» **Stated task**:
Every line of the material is to be repeated exactly as it stands.

» **Dataset extract**:
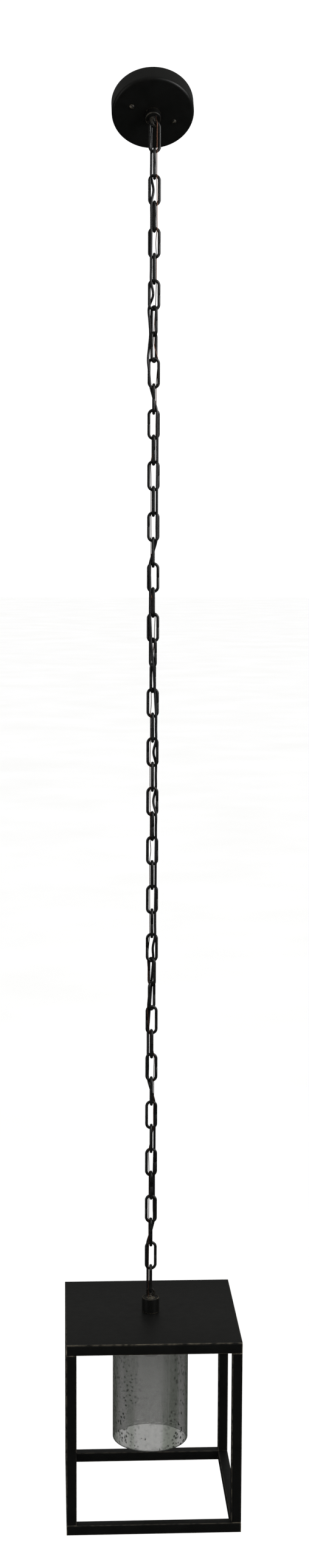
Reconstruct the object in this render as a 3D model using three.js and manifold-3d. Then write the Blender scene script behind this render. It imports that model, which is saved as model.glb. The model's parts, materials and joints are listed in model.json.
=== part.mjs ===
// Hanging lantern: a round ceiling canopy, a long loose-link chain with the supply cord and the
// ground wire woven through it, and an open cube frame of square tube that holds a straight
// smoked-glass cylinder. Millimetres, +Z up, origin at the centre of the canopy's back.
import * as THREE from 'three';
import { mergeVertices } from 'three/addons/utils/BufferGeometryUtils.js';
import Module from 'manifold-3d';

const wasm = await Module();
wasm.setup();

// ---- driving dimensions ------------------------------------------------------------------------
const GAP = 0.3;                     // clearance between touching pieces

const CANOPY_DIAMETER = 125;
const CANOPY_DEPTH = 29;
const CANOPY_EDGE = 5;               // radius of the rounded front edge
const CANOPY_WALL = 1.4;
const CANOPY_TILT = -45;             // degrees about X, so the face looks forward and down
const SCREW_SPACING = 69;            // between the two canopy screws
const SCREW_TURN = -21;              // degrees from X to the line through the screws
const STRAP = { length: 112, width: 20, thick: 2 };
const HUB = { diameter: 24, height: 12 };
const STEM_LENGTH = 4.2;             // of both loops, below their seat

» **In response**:
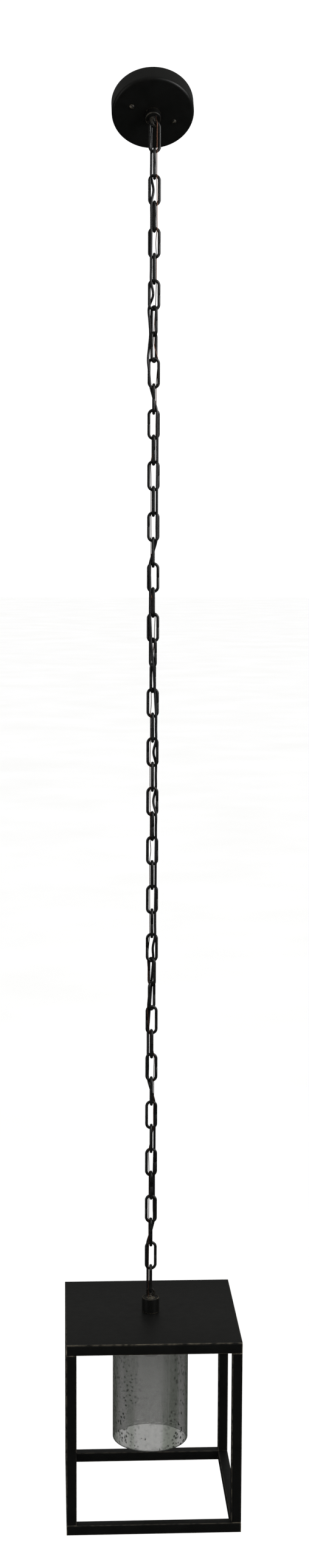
Reconstruct the object in this render as a 3D model using three.js and manifold-3d. Then write the Blender scene script behind this render. It imports that model, which is saved as model.glb. The model's parts, materials and joints are listed in model.json.
=== part.mjs ===
// Hanging lantern: a round ceiling canopy, a long loose-link chain with the supply cord and the
// ground wire woven through it, and an open cube frame of square tube that holds a straight
// smoked-glass cylinder. Millimetres, +Z up, origin at the centre of the canopy's back.
import * as THREE from 'three';
import { mergeVertices } from 'three/addons/utils/BufferGeometryUtils.js';
import Module from 'manifold-3d';

const wasm = await Module();
wasm.setup();

// ---- driving dimensions ------------------------------------------------------------------------
const GAP = 0.3;                     // clearance between touching pieces

const CANOPY_DIAMETER = 125;
const CANOPY_DEPTH = 29;
const CANOPY_EDGE = 5;               // radius of the rounded front edge
const CANOPY_WALL = 1.4;
const CANOPY_TILT = -45;             // degrees about X, so the face looks forward and down
const SCREW_SPACING = 69;            // between the two canopy screws
const SCREW_TURN = -21;              // degrees from X to the line through the screws
const STRAP = { length: 112, width: 20, thick: 2 };
const HUB = { diameter: 24, height: 12 };
const STEM_LENGTH = 4.2;             // of both loops, below their seat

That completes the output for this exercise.